Exercise (Might be homework at some point): Suppose $T$ is a complete binary tree of height $h$ and the last level is completely filled. Then $T$ has exactly $2^{h+1} - 1$ nodes.
This exercise means that a complete binary tree of height $h$ has between $2^h$ and $2^{h+1} - 1$ nodes. That is:
- a tree of height 0 will have 1 node
- a tree of height 1 will have between 2 and 3 nodes
- a tree of height 2 will have between 4 and 7 nodes
- a tree of height 3 will have between 8 and 15 nodes
etc.
In general, then, if $T$ is a complete tree with $N$ nodes, then its height is $\lfloor \log_2(N) \rfloor$; that is, the height of the tree is $O(\log(N))$.

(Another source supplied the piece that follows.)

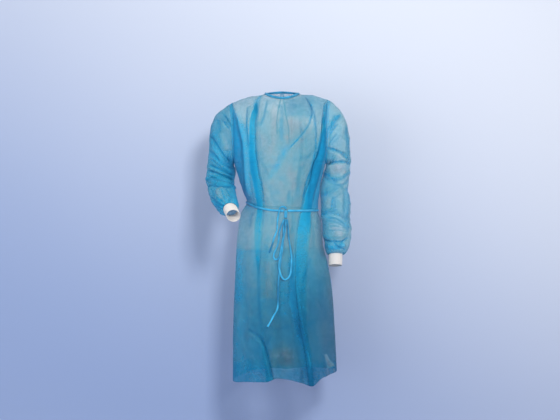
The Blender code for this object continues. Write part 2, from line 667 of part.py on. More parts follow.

Insert is fairly clearly going to take $O(\log(N))$ steps in this case then. This is because you need to travel down entirely through one path of a tree from the root to a leaf, and then insert below that leaf. That is, insertion doesn’t happen until the “subtree” is null. That takes $h$ steps, where $h$ is the height of the tree.
What about contains? On average, how many steps will it take to find a node in the tree? For each node at level $l$, it takes $l$ steps to find that node. There are $2^l$ nodes on each level (you can prove this by induction), and $2^{h+1} - 1$ nodes in total. That means, the average level of a node is:
\[\frac{1}{2^{h+1} - 1} \sum_{l=1}^{h} l \times 2^l\]We won’t try to come up with a solution for this finite series, we just need to look for an upper bound. Since $l \leq h$, we have that the above term is bounded by
\[\frac{h}{2^{h+1} - 1} \sum_{l=1}^h 2^l\]Since the sum of $2^l$ from $l = 1$ to $h$ is $2^{h+1} - 2$ (you can prove this by induction), this term is roughly $h$, or $O(\log(N))$.
Worst Case
Now I’d like you to think about the worst case. Remember, the running times are all based on the height of the tree. Given a tree with $N$ nodes, what’s the worst possible height of such a tree? What insertion order gives that height?
Next week (hopefully), we’ll start talking about trees that are self-balancing, which will prevent the tree from getting too unbalanced. There are several methods to do this, but we will look at one particular implementation.